Of course American policy plays a role because it is so powerful. But many of the things that are happening there had local roots.

Reason: Nobody would quarrel with that, but the question is, can—and has—current U.S. foreign policy been a catalyst for positive change?

Rushdie: I think that’s an open question. The next decade will tell us the answer.

Reason: So do you or don’t you part company with critics of American power, like Roy?

Rushdie: I admire a lot of Arundhati’s activism and have written in support of her efforts to stop some of the big dam projects in India. She is an old-style leftist of the sort that there still are in India, and many of them are my friends. But I don’t see the world the way they do, with America as the bogeyman.

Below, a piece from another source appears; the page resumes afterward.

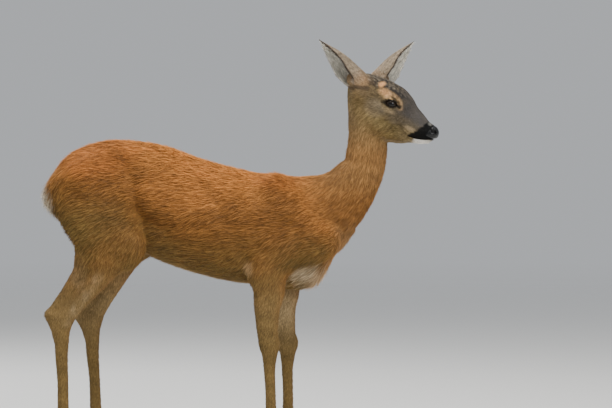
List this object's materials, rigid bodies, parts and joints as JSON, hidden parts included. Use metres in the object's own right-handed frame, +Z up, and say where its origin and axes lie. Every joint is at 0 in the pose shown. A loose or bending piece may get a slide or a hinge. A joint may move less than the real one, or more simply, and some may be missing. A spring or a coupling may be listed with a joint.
{
  "type": "roe deer doe, standing life-size model",
  "caption": "Still life-size model of a slender roe doe standing in profile, rump higher than the shoulder, neck upright, head turned a little to its right and ears raised.",
  "frame": {"origin": "On the floor under the middle of the box round the whole animal.", "axes": "+X runs from the rump to the chest, +Z is up, and +Y is to the animal's left, so its right side faces -Y."},
  "size_m": [0.8638, 0.198, 0.8968],
  "materials": {
    "body_coat": "short dense summer coat, rusty red-brown, satin",
    "leg_coat": "very short leg hair, dull fawn brown",
    "neck_coat": "short neck hair, pinkish brown",
    "tail_coat": "long pale rump hair",
    "face_coat": "velvety face hair, grey-brown with a darker crown",
    "ear_coat": "short grey-brown ear hair, pale inside",
    "nose_leather": "moist black pebbled nose skin",
    "eye_wet": "wet dark brown eye",
    "hoof_horn": "dull black horn"
  },
  "bodies": {
    "root": {"hind_right_thigh": "body_coat", "hind_right_shank": "leg_coat", "hind_right_cannon": "leg_coat", "hind_right_toe_inner": "hoof_horn", "hind_right_toe_outer": "hoof_horn", "hind_right_dewclaw_inner": "hoof_horn", "hind_right_dewclaw_outer": "hoof_horn", "hind_left_thigh": "body_coat", "hind_left_shank": "leg_coat", "hind_left_cannon": "leg_coat", "hind_left_toe_inner": "hoof_horn", "hind_left_toe_outer": "hoof_horn", "hind_left_dewclaw_inner": "hoof_horn", "hind_left_dewclaw_outer": "hoof_horn", "fore_right_forearm": "leg_coat", "fore_right_cannon": "leg_coat", "fore_right_toe_inner": "hoof_horn", "fore_right_toe_outer": "hoof_horn", "fore_right_dewclaw_inner": "hoof_horn", "fore_right_dewclaw_outer": "hoof_horn", "fore_left_forearm": "leg_coat", "fore_left_cannon": "leg_coat", "fore_left_toe_inner": "hoof_horn", "fore_left_toe_outer": "hoof_horn", "fore_left_dewclaw_inner": "hoof_horn", "fore_left_dewclaw_outer": "hoof_horn", "trunk": "body_coat", "tail": "tail_coat", "neck": "neck_coat", "head": "face_coat", "nose": "nose_leather", "eye_right": "eye_wet", "eye_left": "eye_wet", "ear_right": "ear_coat", "ear_left": "ear_coat"}
  },
  "joints": []
}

I wrote Shame [1983] when there were still two superpowers. One of the ideas of that novel was that it is very easy to blame the superpowers for the problems of, say, India and Pakistan. The premise was, let’s just assume that our problems are of our own making and then exacerbated by this or that superpower. At that point you get back responsibility for your own life. It puts the tools back in our own hands. It’s kind of infantilizing to say that everything comes from the outside.

Reason: When I was growing up in India, every communal riot, every instance of government corruption, every thing that went wrong was blamed by politicians on the "CIA Hand."

Rushdie: Everything. Everything was the Hidden Hand. The Pynchonesque conspiracy running the world.